I received this today, seemingly from a person I know:
My sincere regrets for this sudden request, things actually got out of control on my trip to Madrid,Spain . I was mugged,all my belongings including cellphone and credit card were all stolen by a gunman. I need your help flying back home.
Am cash strapped at the moment. I’ve made contact with my bank but the best they could do is to send me a new card in the mail which will take 2-4 working days to arrive here. I need you to lend me some Money to sort my self out of this predicament, i will pay back once i make it out of Madrid.
Western Union or moneygram is the fastest option to wire funds to me. Let me know if you need my details(Full names/location) to effect a transfer. You can reach me via email or hotel’s desk phone and the number is,+34 981 218905341.
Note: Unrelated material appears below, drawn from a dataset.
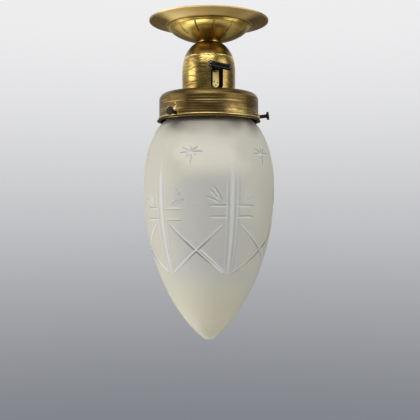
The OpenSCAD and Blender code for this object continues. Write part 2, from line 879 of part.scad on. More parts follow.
// T-shaped handle with round ends, on a collared hub that reaches in through the slot
module key_handle() {
    half = key_l / 2 - key_d / 2;
    color([0.06, 0.06, 0.06]) at_key() difference() {
        union() {
            translate([key_out, 0, 0]) rotate([-key_tilt, 0, 0]) {
                rotate([90, 0, 0])
                    cylinder(r = key_d / 2, h = 2 * half, center = true, $fn = 48);
                for (side = [-1, 1]) translate([0, side * half, 0]) sphere(r = key_d / 2, $fn = 48);
            }
            key_rod(hub_r, bright_out + free_gap, key_out);
            key_rod(key_collar_r, bright_out + free_gap, key_out - key_d / 2 - 0.8);
        }
        key_rod(shaft_r + 0.01, 0, key_out - key_d / 2 - 1.2);
    }
}

module switch_rotor() {
    color("white") at_key() difference() {
        key_rod(rotor_r, cavity_in + 0.5, cavity_in + 0.5 + rotor_l);
        key_rod(shaft_r + 0.01, 0, cavity_out + 1);
    }
}

// Thumb screws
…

… followed by the real e-mail footer of this person. The sender’s e-mail address contained his name ( email@example.com ).
From a common friend I learned that he is on dialysis at home and cannot travel. This e-mail is a fake.
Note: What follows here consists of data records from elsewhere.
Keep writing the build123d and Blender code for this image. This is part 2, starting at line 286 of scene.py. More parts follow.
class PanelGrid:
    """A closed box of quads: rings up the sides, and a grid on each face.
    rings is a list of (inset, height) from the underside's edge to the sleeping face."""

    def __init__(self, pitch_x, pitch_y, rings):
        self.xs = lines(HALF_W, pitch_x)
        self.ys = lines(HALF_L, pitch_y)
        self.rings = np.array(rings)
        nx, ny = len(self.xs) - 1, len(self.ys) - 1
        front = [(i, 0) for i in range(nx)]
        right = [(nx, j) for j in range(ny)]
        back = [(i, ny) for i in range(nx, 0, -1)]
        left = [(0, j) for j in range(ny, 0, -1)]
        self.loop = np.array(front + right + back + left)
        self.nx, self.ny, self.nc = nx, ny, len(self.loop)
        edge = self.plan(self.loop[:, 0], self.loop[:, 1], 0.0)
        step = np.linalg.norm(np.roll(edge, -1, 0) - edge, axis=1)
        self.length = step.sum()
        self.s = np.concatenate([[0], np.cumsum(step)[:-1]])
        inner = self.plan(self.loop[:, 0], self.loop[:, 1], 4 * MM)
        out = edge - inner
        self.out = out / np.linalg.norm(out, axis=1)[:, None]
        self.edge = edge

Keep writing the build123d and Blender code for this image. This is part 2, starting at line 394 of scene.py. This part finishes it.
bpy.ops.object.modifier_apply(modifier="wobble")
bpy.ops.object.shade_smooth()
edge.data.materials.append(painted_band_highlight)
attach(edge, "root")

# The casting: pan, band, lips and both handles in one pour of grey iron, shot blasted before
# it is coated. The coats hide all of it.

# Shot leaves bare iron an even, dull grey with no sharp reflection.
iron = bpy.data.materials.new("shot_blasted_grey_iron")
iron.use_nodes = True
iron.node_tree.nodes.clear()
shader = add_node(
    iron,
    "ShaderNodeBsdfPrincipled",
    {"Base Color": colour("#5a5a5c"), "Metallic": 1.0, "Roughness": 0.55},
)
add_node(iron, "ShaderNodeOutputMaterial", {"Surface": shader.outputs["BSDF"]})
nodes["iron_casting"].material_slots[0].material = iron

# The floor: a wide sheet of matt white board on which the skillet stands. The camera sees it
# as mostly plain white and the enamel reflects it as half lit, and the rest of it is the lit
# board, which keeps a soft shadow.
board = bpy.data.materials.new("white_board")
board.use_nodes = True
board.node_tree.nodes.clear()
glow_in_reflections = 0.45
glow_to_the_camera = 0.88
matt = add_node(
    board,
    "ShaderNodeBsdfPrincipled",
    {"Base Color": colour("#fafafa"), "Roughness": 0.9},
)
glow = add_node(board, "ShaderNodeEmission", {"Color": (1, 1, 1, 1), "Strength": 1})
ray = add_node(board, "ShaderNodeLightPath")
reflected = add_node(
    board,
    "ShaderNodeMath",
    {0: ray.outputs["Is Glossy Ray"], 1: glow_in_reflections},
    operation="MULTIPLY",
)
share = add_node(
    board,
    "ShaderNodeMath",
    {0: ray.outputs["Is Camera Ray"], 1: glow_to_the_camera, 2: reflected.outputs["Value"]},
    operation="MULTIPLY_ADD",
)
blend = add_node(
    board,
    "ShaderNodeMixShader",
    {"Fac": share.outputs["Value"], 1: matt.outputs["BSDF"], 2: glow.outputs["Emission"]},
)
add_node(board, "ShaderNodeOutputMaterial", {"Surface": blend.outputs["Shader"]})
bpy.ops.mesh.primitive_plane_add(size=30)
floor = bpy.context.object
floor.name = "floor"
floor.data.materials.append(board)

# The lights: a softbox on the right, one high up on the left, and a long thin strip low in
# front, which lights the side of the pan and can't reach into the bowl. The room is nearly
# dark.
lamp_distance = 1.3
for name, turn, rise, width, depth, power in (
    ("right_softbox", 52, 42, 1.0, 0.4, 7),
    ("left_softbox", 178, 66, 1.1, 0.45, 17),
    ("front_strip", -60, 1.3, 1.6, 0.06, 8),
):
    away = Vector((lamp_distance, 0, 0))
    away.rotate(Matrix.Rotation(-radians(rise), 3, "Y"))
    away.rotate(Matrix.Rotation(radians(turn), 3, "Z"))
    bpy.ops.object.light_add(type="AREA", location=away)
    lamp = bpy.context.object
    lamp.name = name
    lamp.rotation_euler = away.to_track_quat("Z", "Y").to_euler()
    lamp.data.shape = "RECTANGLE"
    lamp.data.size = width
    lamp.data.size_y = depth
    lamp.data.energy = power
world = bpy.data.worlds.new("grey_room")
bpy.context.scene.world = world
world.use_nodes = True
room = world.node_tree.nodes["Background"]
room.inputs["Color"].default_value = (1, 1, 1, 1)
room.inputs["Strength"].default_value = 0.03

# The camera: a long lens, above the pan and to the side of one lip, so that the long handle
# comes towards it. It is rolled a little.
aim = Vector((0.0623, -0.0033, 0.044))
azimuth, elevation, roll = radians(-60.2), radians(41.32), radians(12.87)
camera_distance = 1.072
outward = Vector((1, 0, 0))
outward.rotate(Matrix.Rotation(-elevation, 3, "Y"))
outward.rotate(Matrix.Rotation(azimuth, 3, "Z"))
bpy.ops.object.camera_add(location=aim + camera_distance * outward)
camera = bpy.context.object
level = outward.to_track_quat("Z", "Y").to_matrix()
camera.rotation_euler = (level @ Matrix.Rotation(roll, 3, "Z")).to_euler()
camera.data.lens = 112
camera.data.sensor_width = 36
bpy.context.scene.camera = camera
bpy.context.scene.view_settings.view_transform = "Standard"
So, just the usual warnings for similar cases:
- Be very careful and take your time.
- Don’t reply immediately and don’t send any information like other people’s e-mail addresses.
- Verify all information through other channels. Is that person really in Madrid?
- Search the Internet (e.g. Google) for significant parts of the text. Maybe somebody has already published a warning.
- If you really believe an emergency call is authentic, try some catch questions first.
- If you decide to mistrust that request, don’t reply. Just delete the mail.
- The best is, don’t send money anyway. If your friends needs to travel out, send an e-ticket.